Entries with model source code

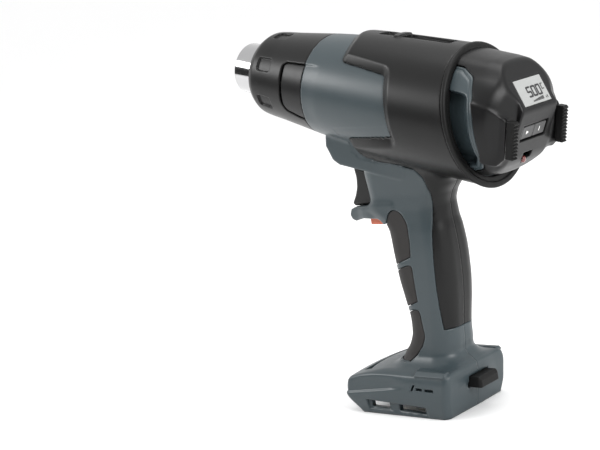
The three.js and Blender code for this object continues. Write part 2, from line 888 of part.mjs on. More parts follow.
place('control_board', 'circuitBoard', box(24, 25.6, -11, 11, 62, 98));
place('terminal_block', 'blackPlastic', box(-16, 18, -19, 19, 22, 27));

const bladeRows = [-14, -5, 5, 14];
bladeRows.forEach((y, number) => {
  place(`contact_blade_${number + 1}`, 'brass', box(-14, 4, y - 0.4, y + 0.4, 14, 21.7));
});

function buildLead(y) {
  const route = new THREE.CatmullRomCurve3([
    new THREE.Vector3(12, y, 27.6),
    new THREE.Vector3(14, y, 45),
    new THREE.Vector3(15, y, 80),
    new THREE.Vector3(8, y, 120),
    new THREE.Vector3(4, y, 135.6),
  ]);
  const section = new THREE.Shape();
  section.absarc(0, 0, 1.2, 0, 2 * Math.PI);
  return solid(new THREE.ExtrudeGeometry(section, {
    steps: 14, curveSegments: 3, extrudePath: route, bevelEnabled: false,
  }));
}

place('battery_lead_positive', 'redWire', buildLead(-5));
place('battery_lead_negative', 'blackRubber', buildLead(5));

// ---------------------------------------------------------------- export

export default assembly;
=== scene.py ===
"""Looks of the cordless hot-air gun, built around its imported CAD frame.

Forms are signed distance fields in millimetres. Each one is meshed by dual contouring, so that
edges stay crisp and fillets stay smooth. The head's pieces are drawn in a head frame whose X axis
is the air axis. A field is negative inside the material.
"""

import json
import math
from functools import reduce
from itertools import product

import bpy
import numpy as np
from mathutils import Matrix, Vector


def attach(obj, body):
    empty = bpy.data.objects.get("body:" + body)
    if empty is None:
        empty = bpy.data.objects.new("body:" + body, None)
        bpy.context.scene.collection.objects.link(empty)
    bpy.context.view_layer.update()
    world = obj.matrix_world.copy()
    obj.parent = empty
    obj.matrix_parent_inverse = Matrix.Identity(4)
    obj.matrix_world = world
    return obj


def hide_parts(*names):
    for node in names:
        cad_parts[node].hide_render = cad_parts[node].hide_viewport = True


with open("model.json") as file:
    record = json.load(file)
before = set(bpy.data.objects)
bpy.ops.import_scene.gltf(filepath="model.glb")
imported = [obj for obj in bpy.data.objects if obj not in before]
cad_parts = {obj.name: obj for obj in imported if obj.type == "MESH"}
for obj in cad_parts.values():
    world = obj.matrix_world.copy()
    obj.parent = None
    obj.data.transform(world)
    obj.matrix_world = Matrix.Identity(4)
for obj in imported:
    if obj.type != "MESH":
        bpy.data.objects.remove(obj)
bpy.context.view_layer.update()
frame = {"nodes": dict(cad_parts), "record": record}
DETAIL = 1.0
MM = 0.001
FAR = 1e9

# ------------------------------------------------------------------ frames and sample points

HEAD_TILT = math.radians(13)
HEAD_X, HEAD_Z = 1.1, 205.4
COS, SIN = math.cos(HEAD_TILT), math.sin(HEAD_TILT)

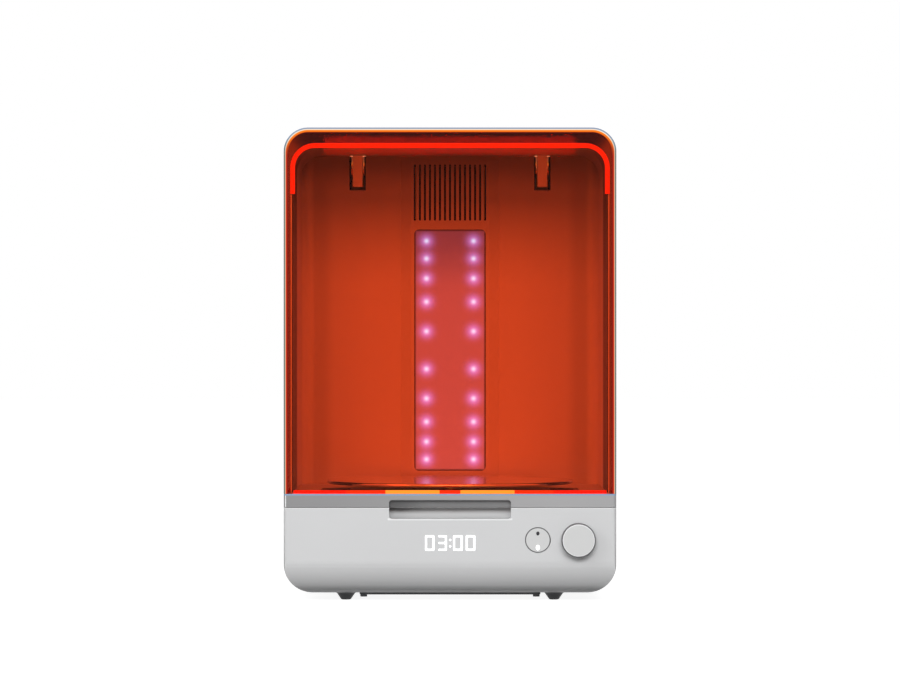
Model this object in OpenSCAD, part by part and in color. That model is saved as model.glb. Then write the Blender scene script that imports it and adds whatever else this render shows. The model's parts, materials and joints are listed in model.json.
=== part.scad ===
// Bench-top curing unit for dental models: a lift-up tinted hood over a heated, mirror-lined chamber with a
// turntable, a base with the controls, and a rear housing that holds the lamps and the hood's friction hinge.
// Millimetres. The origin is on the table under the middle of the outer box: +X right, +Y to the back, +Z up.

/* [Overall] */
// Outer width of the casing
body_w = 271; // [266:1:285]
// Depth of the casing from its front face to its rear cover
body_d = 270; // [266:1:285]
// Height from the table to the top of the hood
total_h = 386.7; // [383:0.1:400]

/* [Base] */
// Height of the line where the hood meets the base
base_top = 77.1; // [75:0.1:80]
// Gap between the table and the underside of the base
base_lift = 6.5; // [6:0.1:7.5]
// Wall of the base moulding
base_wall = 3; // [2.6:0.1:3.4]
// Radius of the lower side edges, seen from the front
side_round = 25; // [22:1:30]
// Radius of the lower front edge, seen from the side
front_round = 28; // [22:1:30]
// Radius of the lower rear edge
rear_round = 12; // [10:1:16]
// Radius of the upright corners
corner_round = 3; // [2:0.5:4]
// Distance of the feet from the middle, left and right
foot_x = 85.7; // [84:0.5:90]
// Radius of a foot where it meets the base
foot_top_r = 9.5; // [8:0.5:10]
// Radius of a foot where it meets the table
foot_tip_r = 3.6; // [3:0.2:5]

/* [Finger pull] */
// Width of the finger pull
pull_w = 99.2; // [80:1:110]
// Height of the scoop below the hood line
scoop_h = 9; // [8:0.5:10]
// Depth of the scoop
scoop_d = 14; // [12:0.5:15]
// Height of the recess in the hood's band above the hood line
lip_h = 6.5; // [5:0.5:8]
// Depth of the recess in the hood's band
lip_d = 5; // [4:0.5:6]

/* [Controls] */
// Height of the controls' centre line above the table
control_z = 51; // [49:0.5:53]
// Distance between the centres of the start button and the knob
button_pitch = 33; // [30:0.5:36]
// Radius of the start button
button_r = 10.1; // [8:0.1:11]
// Travel of the start button
button_travel = 0.6; // [0.4:0.1:1]
// Distance of the knob's centre from the side of the casing
knob_in = 31; // [29.5:0.5:33]
// Radius of the knob
knob_r = 14; // [12:0.5:15]
// How far the knob stands out of the front
knob_proud = 9; // [8:0.5:11]
// Push travel of the knob
knob_travel = 0.6; // [0.4:0.1:0.8]
// Radius of the encoder's shaft
shaft_r = 3; // [2.5:0.1:3.2]

/* [Hood] */
// Wall of the acrylic hood
hood_wall = 3; // [2.6:0.1:3.4]
// Radius of the hood's upper side edges
hood_round = 20; // [16:1:24]
// Height of the grey band under the acrylic
band_h = 11; // [9:0.5:12]
// Gap between the hood and what lies beside it
hood_gap = 0.8; // [0.6:0.1:1]
// Gap between the closed hood and the base
seat_gap = 0.4; // [0.3:0.1:0.6]

/* [Hinge] */
// Distance of the hinge axis from the rear face
axis_from_rear = 13.5; // [13:0.1:14]
// Distance of the hinge axis below the top
axis_below_top = 24; // [23.6:0.1:24.4]
// Radius of the round edge where hood and rear housing meet
barrel_r = 26; // [25.8:0.1:26.4]
// Distance of the hinge arms from the middle
arm_x = 80.9; // [78:0.5:84]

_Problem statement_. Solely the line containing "const bladeRows = [-14, -5, 5, 14];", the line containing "obj.data.transform(world)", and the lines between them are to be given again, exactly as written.

_Written solution_.
const bladeRows = [-14, -5, 5, 14];
bladeRows.forEach((y, number) => {
  place(`contact_blade_${number + 1}`, 'brass', box(-14, 4, y - 0.4, y + 0.4, 14, 21.7));
});

function buildLead(y) {
  const route = new THREE.CatmullRomCurve3([
    new THREE.Vector3(12, y, 27.6),
    new THREE.Vector3(14, y, 45),
    new THREE.Vector3(15, y, 80),
    new THREE.Vector3(8, y, 120),
    new THREE.Vector3(4, y, 135.6),
  ]);
  const section = new THREE.Shape();
  section.absarc(0, 0, 1.2, 0, 2 * Math.PI);
  return solid(new THREE.ExtrudeGeometry(section, {
    steps: 14, curveSegments: 3, extrudePath: route, bevelEnabled: false,
  }));
}

place('battery_lead_positive', 'redWire', buildLead(-5));
place('battery_lead_negative', 'blackRubber', buildLead(5));

// ---------------------------------------------------------------- export

export default assembly;
=== scene.py ===
"""Looks of the cordless hot-air gun, built around its imported CAD frame.

Forms are signed distance fields in millimetres. Each one is meshed by dual contouring, so that
edges stay crisp and fillets stay smooth. The head's pieces are drawn in a head frame whose X axis
is the air axis. A field is negative inside the material.
"""

import json
import math
from functools import reduce
from itertools import product

import bpy
import numpy as np
from mathutils import Matrix, Vector


def attach(obj, body):
    empty = bpy.data.objects.get("body:" + body)
    if empty is None:
        empty = bpy.data.objects.new("body:" + body, None)
        bpy.context.scene.collection.objects.link(empty)
    bpy.context.view_layer.update()
    world = obj.matrix_world.copy()
    obj.parent = empty
    obj.matrix_parent_inverse = Matrix.Identity(4)
    obj.matrix_world = world
    return obj


def hide_parts(*names):
    for node in names:
        cad_parts[node].hide_render = cad_parts[node].hide_viewport = True


with open("model.json") as file:
    record = json.load(file)
before = set(bpy.data.objects)
bpy.ops.import_scene.gltf(filepath="model.glb")
imported = [obj for obj in bpy.data.objects if obj not in before]
cad_parts = {obj.name: obj for obj in imported if obj.type == "MESH"}
for obj in cad_parts.values():
    world = obj.matrix_world.copy()
    obj.parent = None
    obj.data.transform(world)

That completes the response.